Basis for qualified conclusion
As described in note 3, during the interim period the directors reassessed the Group’s accounting policy in respect of whether it was acting as agent or principal in certain revenue transactions as a result of an IFRIC agenda decision. This accounting policy change impacted, amongst others, the Fusionstorm division, which recorded revenue of £587.0m for the six months ended 30 June 2022 (year ended 31 December 2021 restated: £622.4m, six months to 30 June 2021 restated: £292.0m). It was not possible for us to undertake satisfactory review procedures over the determination of principal vs agent transactions in relation to revenue and cost of sales for Fusionstorm for the current six-month period, the prior year or the prior six-month period owing to data limitations in the Group’s accounting records, the extent of the detail in the Group’s analysis of the adjustments and the volume of transactions affected by the change in accounting policy. Had we been able to complete our review of revenue and cost of sales, matters might have come to our attention indicating that adjustments might be necessary to revenue and cost of sales for the current six-month period ended 30 June 2022, the year ended 31 December 2021 and the prior six-month period ended 30 June 2021, and that related adjustments might be necessary in the other information contained in the Interim Report and Accounts.

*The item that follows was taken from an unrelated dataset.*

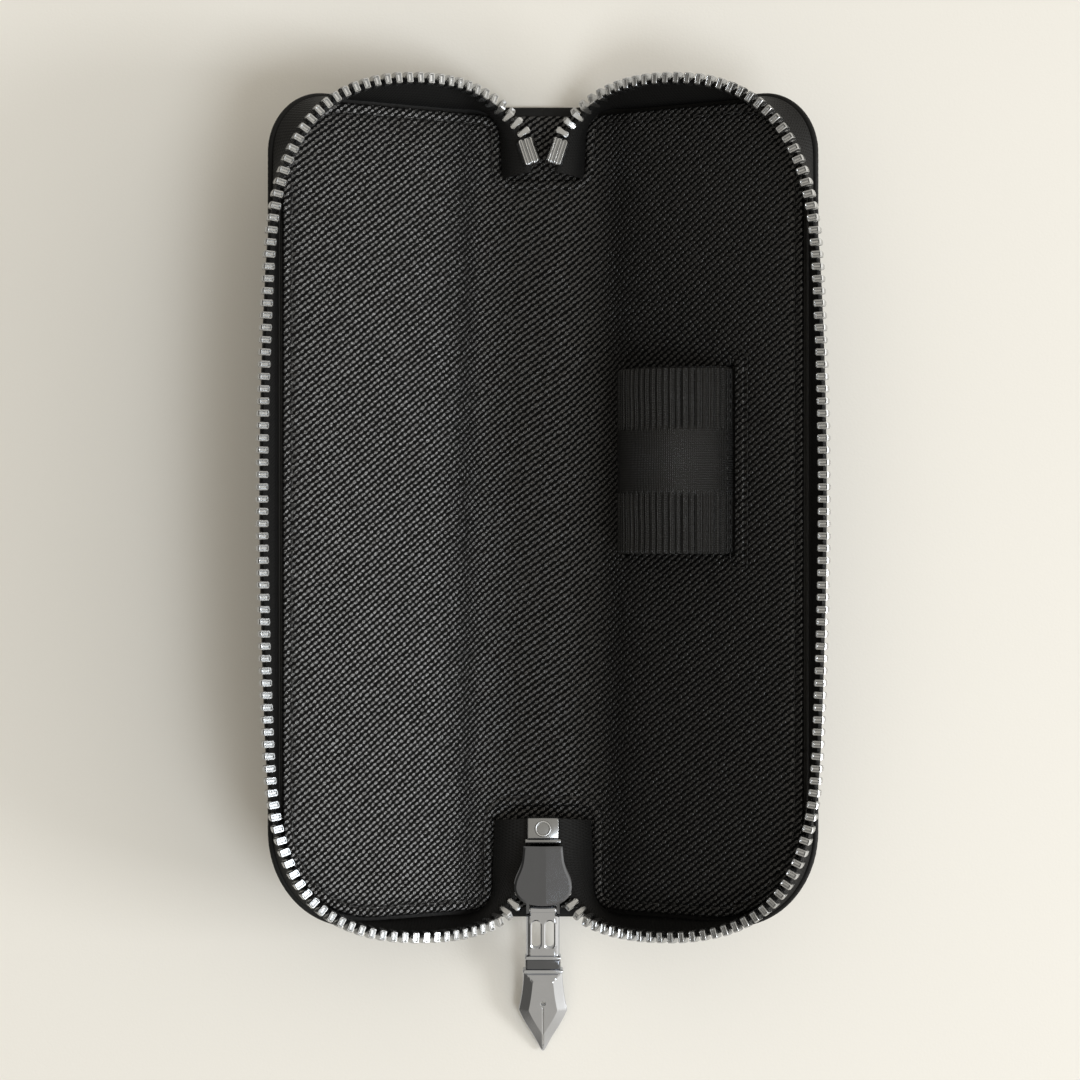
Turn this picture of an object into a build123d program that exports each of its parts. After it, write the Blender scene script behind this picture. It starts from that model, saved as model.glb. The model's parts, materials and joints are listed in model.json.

There is no impact on gross invoiced income, gross profit, operating profit, profit before tax or net assets from this matter.
Except as explained in the above paragraph, we conducted our review in accordance with International Standard on Review Engagements (UK) 2410 Review of Interim Financial Information Performed by the Independent Auditor of the Entity (“ISRE (UK) 2410”). A review of interim financial information consists of making inquiries, primarily of persons responsible for financial and accounting matters, and applying analytical and other review procedures. We read the other information contained in the Interim Report and Accounts and consider whether it contains any apparent misstatements or material inconsistencies with the information in the condensed consolidated financial statements.
A review is substantially less in scope than an audit conducted in accordance with International Standards on Auditing and consequently does not enable us to obtain assurance that we would become aware of all significant matters that might be identified in an audit. Accordingly, we do not express an audit opinion.